* WHAT TO WORK ON *
Reproduce the data exactly.

= = = = =

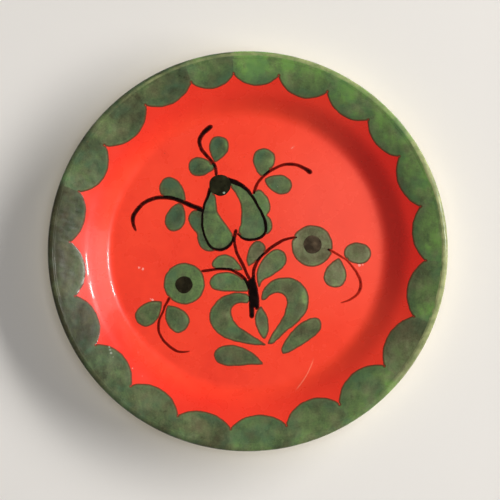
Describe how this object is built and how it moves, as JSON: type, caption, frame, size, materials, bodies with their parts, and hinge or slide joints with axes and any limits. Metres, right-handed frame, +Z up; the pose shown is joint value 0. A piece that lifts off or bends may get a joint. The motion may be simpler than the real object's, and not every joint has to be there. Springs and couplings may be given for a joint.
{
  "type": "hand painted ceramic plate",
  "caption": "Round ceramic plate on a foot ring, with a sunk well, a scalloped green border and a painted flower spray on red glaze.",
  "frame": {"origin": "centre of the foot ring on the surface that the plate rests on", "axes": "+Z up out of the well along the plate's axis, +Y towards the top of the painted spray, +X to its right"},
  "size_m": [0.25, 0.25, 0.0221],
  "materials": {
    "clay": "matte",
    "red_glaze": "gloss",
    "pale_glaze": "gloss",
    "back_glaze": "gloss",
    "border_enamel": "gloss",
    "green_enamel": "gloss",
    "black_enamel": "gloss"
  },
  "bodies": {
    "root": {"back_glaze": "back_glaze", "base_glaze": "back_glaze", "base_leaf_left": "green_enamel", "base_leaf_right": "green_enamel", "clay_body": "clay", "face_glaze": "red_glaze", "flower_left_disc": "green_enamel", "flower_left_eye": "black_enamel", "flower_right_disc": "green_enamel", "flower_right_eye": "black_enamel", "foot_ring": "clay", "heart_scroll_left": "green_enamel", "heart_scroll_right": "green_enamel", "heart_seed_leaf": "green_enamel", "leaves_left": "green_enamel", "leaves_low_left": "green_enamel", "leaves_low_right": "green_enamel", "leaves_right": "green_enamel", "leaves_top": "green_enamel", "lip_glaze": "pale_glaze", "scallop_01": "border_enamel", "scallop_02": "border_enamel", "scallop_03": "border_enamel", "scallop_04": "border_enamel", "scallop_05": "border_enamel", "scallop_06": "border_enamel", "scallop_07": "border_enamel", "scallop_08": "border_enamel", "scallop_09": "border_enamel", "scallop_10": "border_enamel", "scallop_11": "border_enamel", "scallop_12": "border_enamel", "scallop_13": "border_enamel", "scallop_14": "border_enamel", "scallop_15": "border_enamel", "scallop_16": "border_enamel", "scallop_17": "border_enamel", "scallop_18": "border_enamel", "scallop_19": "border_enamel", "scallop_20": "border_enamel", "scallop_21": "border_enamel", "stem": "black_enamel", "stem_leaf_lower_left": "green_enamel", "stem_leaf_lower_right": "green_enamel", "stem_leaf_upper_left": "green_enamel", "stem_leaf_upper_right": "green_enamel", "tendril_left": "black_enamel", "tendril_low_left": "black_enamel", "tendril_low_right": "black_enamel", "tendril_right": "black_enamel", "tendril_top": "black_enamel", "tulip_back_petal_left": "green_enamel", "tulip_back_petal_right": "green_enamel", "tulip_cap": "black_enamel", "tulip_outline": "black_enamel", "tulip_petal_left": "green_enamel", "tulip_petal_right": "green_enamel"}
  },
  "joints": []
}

= = = = =

* WRITTEN SOLUTION *
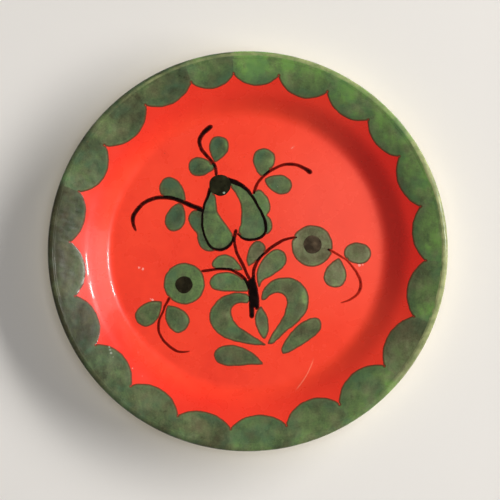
Describe how this object is built and how it moves, as JSON: type, caption, frame, size, materials, bodies with their parts, and hinge or slide joints with axes and any limits. Metres, right-handed frame, +Z up; the pose shown is joint value 0. A piece that lifts off or bends may get a joint. The motion may be simpler than the real object's, and not every joint has to be there. Springs and couplings may be given for a joint.
{
  "type": "hand painted ceramic plate",
  "caption": "Round ceramic plate on a foot ring, with a sunk well, a scalloped green border and a painted flower spray on red glaze.",
  "frame": {"origin": "centre of the foot ring on the surface that the plate rests on", "axes": "+Z up out of the well along the plate's axis, +Y towards the top of the painted spray, +X to its right"},
  "size_m": [0.25, 0.25, 0.0221],
  "materials": {
    "clay": "matte",
    "red_glaze": "gloss",
    "pale_glaze": "gloss",
    "back_glaze": "gloss",
    "border_enamel": "gloss",
    "green_enamel": "gloss",
    "black_enamel": "gloss"
  },
  "bodies": {
    "root": {"back_glaze": "back_glaze", "base_glaze": "back_glaze", "base_leaf_left": "green_enamel", "base_leaf_right": "green_enamel", "clay_body": "clay", "face_glaze": "red_glaze", "flower_left_disc": "green_enamel", "flower_left_eye": "black_enamel", "flower_right_disc": "green_enamel", "flower_right_eye": "black_enamel", "foot_ring": "clay", "heart_scroll_left": "green_enamel", "heart_scroll_right": "green_enamel", "heart_seed_leaf": "green_enamel", "leaves_left": "green_enamel", "leaves_low_left": "green_enamel", "leaves_low_right": "green_enamel", "leaves_right": "green_enamel", "leaves_top": "green_enamel", "lip_glaze": "pale_glaze", "scallop_01": "border_enamel", "scallop_02": "border_enamel", "scallop_03": "border_enamel", "scallop_04": "border_enamel", "scallop_05": "border_enamel", "scallop_06": "border_enamel", "scallop_07": "border_enamel", "scallop_08": "border_enamel", "scallop_09": "border_enamel", "scallop_10": "border_enamel", "scallop_11": "border_enamel", "scallop_12": "border_enamel", "scallop_13": "border_enamel", "scallop_14": "border_enamel", "scallop_15": "border_enamel", "scallop_16": "border_enamel", "scallop_17": "border_enamel", "scallop_18": "border_enamel", "scallop_19": "border_enamel", "scallop_20": "border_enamel", "scallop_21": "border_enamel", "stem": "black_enamel", "stem_leaf_lower_left": "green_enamel", "stem_leaf_lower_right": "green_enamel", "stem_leaf_upper_left": "green_enamel", "stem_leaf_upper_right": "green_enamel", "tendril_left": "black_enamel", "tendril_low_left": "black_enamel", "tendril_low_right": "black_enamel", "tendril_right": "black_enamel", "tendril_top": "black_enamel", "tulip_back_petal_left": "green_enamel", "tulip_back_petal_right": "green_enamel", "tulip_cap": "black_enamel", "tulip_outline": "black_enamel", "tulip_petal_left": "green_enamel", "tulip_petal_right": "green_enamel"}
  },
  "joints": []
}